North Sea case history


The DAPC system provided a CBHP solution for a North Sea operator drilling a horizontal re-entry well with CT to reach stranded reserves. The challenge was to drill the well with the lowest mud weight possible for well control, continuously control backpressure and static and dynamic BHP for borehole stability, and avoid differential sticking.


Figure 3. Constant BHP log from North Sea horizontal well drilled with CT and the DAPC system. BHP held constant during normal rapid flow rate changes.
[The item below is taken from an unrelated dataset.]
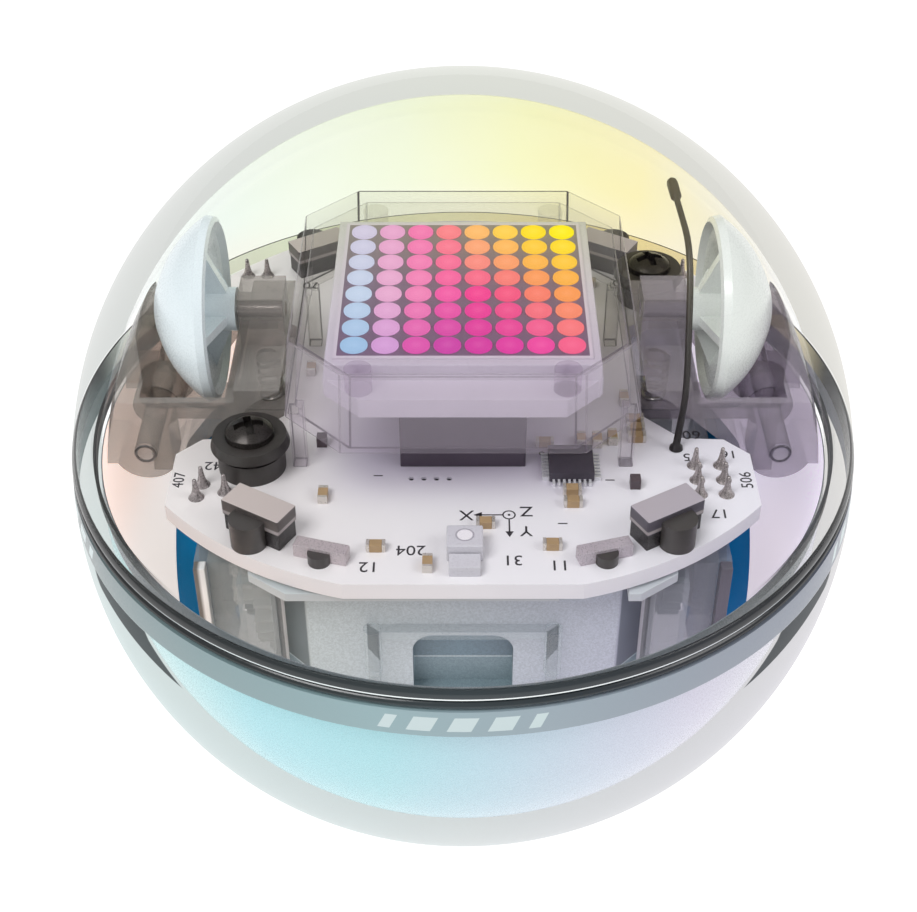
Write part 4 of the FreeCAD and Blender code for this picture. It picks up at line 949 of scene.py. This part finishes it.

Figure 3 illustrates how the DAPC system managed static and dynamic backpressure from pumps-on to pumps-off and maintained constant BHP even when the drilling motor stalled and the pump rate was reduced by as much as 75%. The system demonstrated its ability to respond fast to loss of flow by stabilizing the BHP with no more than 0.02 psi/ft of variation in the downhole EMW (0.57 psi/ft), which represented a 3.5 % change in the desired BHP. System reliability was excellent, accumulating only 1.2% of NPT in 37 days of operation. The operator was able to avoid using an expensive, heavy mud for borehole stability in favor of a lighter mud that eliminated differential sticking and reservoir damage.


Conclusion


The DAPC system is a proven constant BHP solution for operators facing the challenges of heavy mud drilling in mature fields. It has expanded the envelope of drillable wells in depleted fields with pressure margins impossible to drill with conventional drilling techniques; provided access to stranded reserves through existing horizontal production wells using cost-effective CT; enabled operators to use lighter, less expensive and less damaging mud while maintaining stable boreholes and eliminated lost circulation and stuck pipe. The resulting value to oil companies is reduced NPT, reduced drilling cost, and continued production from mature fields.